Important caveats: Bioluminescence is a natural phenomenon that can’t be predicted or guaranteed. It depends on water temperature, nutrient levels, and conditions that no one fully controls. Tour operators will tell you honestly whether conditions look promising, and most offer rebooking if the bioluminescence doesn’t show.

The strongest displays tend to occur on dark, moonless nights with calm water. Even without bioluminescence, a night paddle on the bay under a sky full of stars is something special.

Tips for Beginners

Wear clothes you don’t mind getting wet. You will get wet — not drenched, but splashed. Board shorts or quick-dry clothing, not jeans.

Footwear matters. Old sneakers or water shoes. Not thongs (they float away), not bare feet (oyster shells on the launch ramps).

Sun protection. You’re on the water for hours with no shade. Hat that stays on, reef-safe sunscreen applied before you launch, sunglasses with a retainer strap.

Waterproof your phone. A dry bag or waterproof case is essential. You’ll want photos, but your phone hitting the bottom of Jervis Bay is an expensive way to learn this lesson.

Start with a guided tour if you’ve never kayaked or SUPed before. The conditions are forgiving, but having someone show you the basics makes the whole experience more enjoyable.

Check the wind forecast. Afternoon sea breezes can make paddling back against the wind genuinely hard work. Morning sessions are almost always calmer.

Tell someone where you’re going if you’re paddling independently, especially if heading into the open bay rather than the sheltered creek.

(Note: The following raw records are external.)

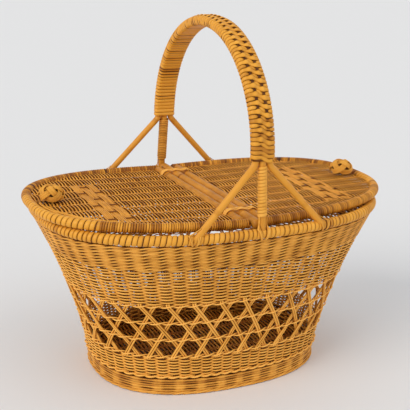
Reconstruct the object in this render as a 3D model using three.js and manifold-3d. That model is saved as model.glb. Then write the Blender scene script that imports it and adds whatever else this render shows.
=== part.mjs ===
// Oval rattan picnic basket with two lids and a fixed hooped handle.
// Millimetres, +Z up, +X along the length, origin on the ground under the middle of the basket.
import * as THREE from 'three';
import { mergeVertices } from 'three/addons/utils/BufferGeometryUtils.js';
import Module from 'manifold-3d';

const wasm = await Module();
wasm.setup();

// Driving dimensions of the woven body
const rimLength = 424.6; // over the outside of the rim hoop, along X
const rimWidth = 296.8; // over the outside of the rim hoop, along Y
const rimHeight = 201.3; // middle of the rim hoop above the ground
const rimDiameter = 12.8; // rim rod with its cane wrap
const footLength = 284.7; // over the outside of the foot border
const footWidth = 213;
const rimPower = 2.5; // squareness of the oval at the rim, where 2 is an ellipse
const footPower = 2.4;
const flarePower = 1.5; // how late the wall flares out as it rises
const wallThickness = 4;
const footBorderThickness = 7;
const footBorderHeight = 25;
const lowerWeaveHeight = 23;
const openworkHeight = 72;
const upperWeaveHeight = 45; // the upper waling fills what is left below the rim
const openworkRows = 3;
const openworkColumns = 32; // crossings in each row
const pairWidth = 4.4; // width of one pair of canes
const twineHeight = 4.2; // height of a twined row between two rows of crossings
const baseRaise = 5; // underside of the base mat above the ground
const baseThickness = 5;
const baseStickDiameter = 5;
const baseStickPitch = 30;
const baseSticksEachSide = 2;
const baseStickDepthShare = 0.6; // how deep a stick's diameter lies in the mat's underside

// Driving dimensions of the lids and their hinge
const lidOverhang = 7.7; // how far a lid reaches past the rim at the end
const lidHoopDiameter = 11;
const lidRodDiameter = 11;
const hingeBarDiameter = 12;
const hingeRodGap = 2; // between the fixed bar and each lid rod
const hingeDrop = 5.2; // how far the hinge lies below the level of a lid where it rests
const lidRestShare = 0.867; // where a lid rests on the rim, as a share of the rim's length
const lidPower = 2.6;
const lidPanelThickness = 4.2;
const ribDiameter = 3.5;
const ribMargin = 20.3; // from the hoop's middle line in to the outermost rib
const ribsEachSide = 4;
const ribDepthShare = 0.7; // how deep a rib's diameter lies in the panel's underside
const lashingWidth = 7;
const lashingThickness = 1.5;
const lashingGap = 0.4; // between a hinge lashing and the fixed bar
const lashingPlaceShare = 3.5; // a hinge lashing stands this many rib pitches from the middle
const notchGap = 0.8; // between a hinge lashing and the notch in a panel

// Driving dimensions of the knobs
const knobDiameter = 31;
const knobHeight = 24;
const knobInset = 28; // from the lid's end to the knob's middle
const tieDiameter = 2.8;
const tieSpread = 10; // between the two legs of a tie, across the middle rib
const tieReach = 9; // how far a tie's legs reach into the knob
const tieBend = 2.6; // radius of a tie's two bends

// Driving dimensions of the handle
const legHeight = 79.6; // from the middle of the rim up to where the three rods meet
const legLean = 8; // how far the legs lean in over that height
const archRise = 132; // from where the rods meet to the top of the centre rod's middle
const centreRodDiameter = 9;
const sideRodDiameter = 7.2;
const legSpread = 78; // from the centre leg to a slanting leg's foot, along X
const slantFootOffset = 3; // a slanting foot sits this far outside the rim's middle line
const legBendLength = 5; // length of each half of the bend where a side rod turns outward
const wrapThickness = 1.3;
const wrapCorner = 4;
const leaderWidth = 4.6;
const leaderThickness = 1.2;
const leaderGap = 0.5; // between the leaders and the wrap below them
const leaderSpacing = 8.4; // between the middles of the two leaders
const caneWidth = 4.4; // flat cane of the leg wraps
const caneThickness = 1.1;
const caneSpacing = 0.6; // between neighbouring turns
const bandThickness = 1.4; // cane of the foot lashings
const bandWidth = 12; // length of a foot lashing along the rim
const bandRise = 11; // height of a foot lashing above the rim

// Clearances
const joinGap = 0.3; // between pieces that touch
const restGap = 0.4; // between a closed lid and the rim
const swingGap = 0.6; // between an opening lid and the side rods
const overrun = 2; // how far a cutter runs past what it cuts

// Facet and step counts
const wallSides = 40;
const rimSides = 48;
const hoopSteps = 32;
const archSteps = 28;
const leaderSkip = 3; // arch steps left free at each end of the leaders
const tubeSides = 8;
const tieSides = 6;
const bandSides = 12;
const knobSides = 16;
const bendSteps = 4;
const turnSteps = 8;
const spacingSamples = 720;
const shareTicks = 1e7; // places round the wall are told apart to this fine a share

// Sizes worked out from the driving ones
const rimRadius = rimDiameter / 2;
const rimHalfLength = rimLength / 2 - rimRadius; // to the middle line of the rim hoop
const rimHalfWidth = rimWidth / 2 - rimRadius;
const wallTop = rimHeight - rimRadius - joinGap;
const wallTopHalfLength = rimHalfLength + wallThickness / 2;
const wallTopHalfWidth = rimHalfWidth + wallThickness / 2;
const lidHoopRadius = lidHoopDiameter / 2;
const lidRodRadius = lidRodDiameter / 2;
const hingeBarRadius = hingeBarDiameter / 2;
const hingeX = hingeBarRadius + hingeRodGap + lidRodRadius;
const restHeight = rimHeight + rimRadius + restGap + lidHoopRadius; // of a hoop where it rests
const hingeHeight = restHeight - hingeDrop;
const lidTilt = Math.atan(hingeDrop / (rimLength / 2 * lidRestShare - hingeX));
const centreRodRadius = centreRodDiameter / 2;
const sideRodRadius = sideRodDiameter / 2;
const sideRodX = centreRodRadius + joinGap + sideRodRadius;
const meetHeight = rimHeight + legHeight;
const archHalfWidth = rimHalfWidth - legLean;
const lidHalfLength = rimLength / 2 + lidOverhang - lidHoopRadius; // to the hoop's middle line
const lidHalfWidth = archHalfWidth - sideRodRadius - swingGap - lidHoopRadius;
const ribPitch = (lidHalfWidth - ribMargin) / ribsEachSide;
const panelTop = hingeHeight + lidPanelThickness / 2;
const panelBottom = hingeHeight - lidPanelThickness / 2;
const facetGrowth = 1 / Math.cos(Math.PI / tubeSides); // lets a faceted cutter clear a round

// Materials
function finish(color, roughness) {
  return new THREE.MeshStandardMaterial({ color, roughness, metalness: 0 });
}
const weaveFinish = finish(0xd99a45, 0.6);
const rimFinish = finish(0xe3a144, 0.45);
const rodFinish = finish(0xcd8a38, 0.4);
const lidFinish = finish(0xb27c3c, 0.65);
const knotFinish = finish(0xdca44a, 0.5);
const caneFinish = finish(0xe0b06a, 0.5);

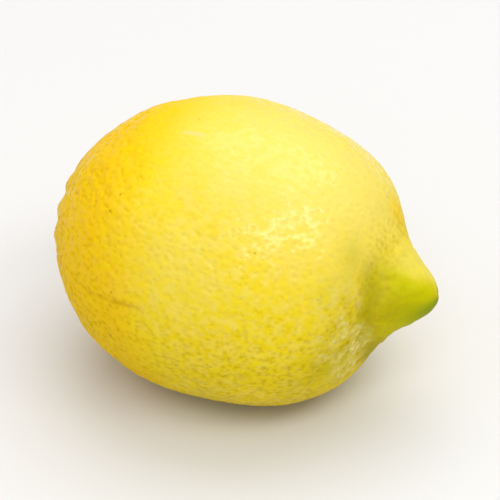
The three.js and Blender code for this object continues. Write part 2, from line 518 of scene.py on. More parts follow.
@dataclass(frozen=True)
class Swelling:
    """A broad swelling of the skin, or a hollow where its height is below 0, centred on a direction."""

    towards: Triple
    height: float
    width: float

    def relief(self, rays: Array) -> Array:
        """What it adds to the skin in each direction, in millimetres."""
        return self.height * bell(angle_from(rays, self.towards), self.width)

    def patch(self, rays: Array, core: float, drift: Array | float = 0.0) -> Array:
        """The same place as a flat patch, given its core's share of the width and the drift of its edge."""
        away = angle_from(rays, self.towards) + drift
        return self.height * (1 - smooth(away, core * self.width, self.width))


@dataclass(frozen=True)
class Slope:
    """A zone of the skin that grows along a direction, from nothing at one level to whole at another."""

    towards: Triple
    low: float
    high: float
    strength: float = 1.0
    drift: float = 0.0

    def share(self, rays: Array, drift: Array | float = 0.0) -> Array:
        """How far each direction lies in the zone, up to the zone's strength, with drift at its edges."""
        level = rays @ np.array(self.towards) + self.drift * drift
        return self.strength * smooth(level, self.low, self.high)


@dataclass(frozen=True)
class Streak:
    """A thin mark on the skin that runs from one direction to another and fades out at both its ends."""

    start: Triple
    finish: Triple
    width: float
    strength: float
    sway: float
    sways: int = 5
    fade_in: Pair = (-0.05, 0.3)
    fade_out: Pair = (0.6, 1.05)

    def shown(self, rays: Array) -> Array:
        """How far the streak shows.

        Args:
            rays: a unit direction in each row.

        Returns:
            A share for each direction, from 0 to 1.
        """
        start, finish = unit(self.start), unit(self.finish)
        across = unit(np.cross(start, finish))
        along = rays @ unit(np.cross(across, start))
        way = np.arctan2(along, rays @ start) / math.acos(float(start @ finish))
        off = rays @ across + self.sway * np.sin(self.sways * way)
        ends = smooth(way, *self.fade_in) * (1 - smooth(way, *self.fade_out))
        return ends * bell(off, self.width)


@dataclass(frozen=True)
class Ripple:
    """A ring of equal waves round an axis: how many there are, how high, and how far they are turned."""

    count: int
    height: float
    turn: float = 0.0

    def relief(self, turn: Array) -> Array:
        """What it adds at each angle round the axis."""
        return self.height * np.cos(self.count * turn + self.turn)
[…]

For more on what Jervis Bay has to offer, see our complete Jervis Bay guide. Whether you spend an hour cruising along the Huskisson foreshore on a SUP or half a day exploring Currambene Creek by kayak, getting onto the water at Jervis Bay changes the way you see the place. The bay looks beautiful from the beach. From a kayak, with dolphins surfacing around you and the sandy bottom visible three metres below, it’s something else entirely.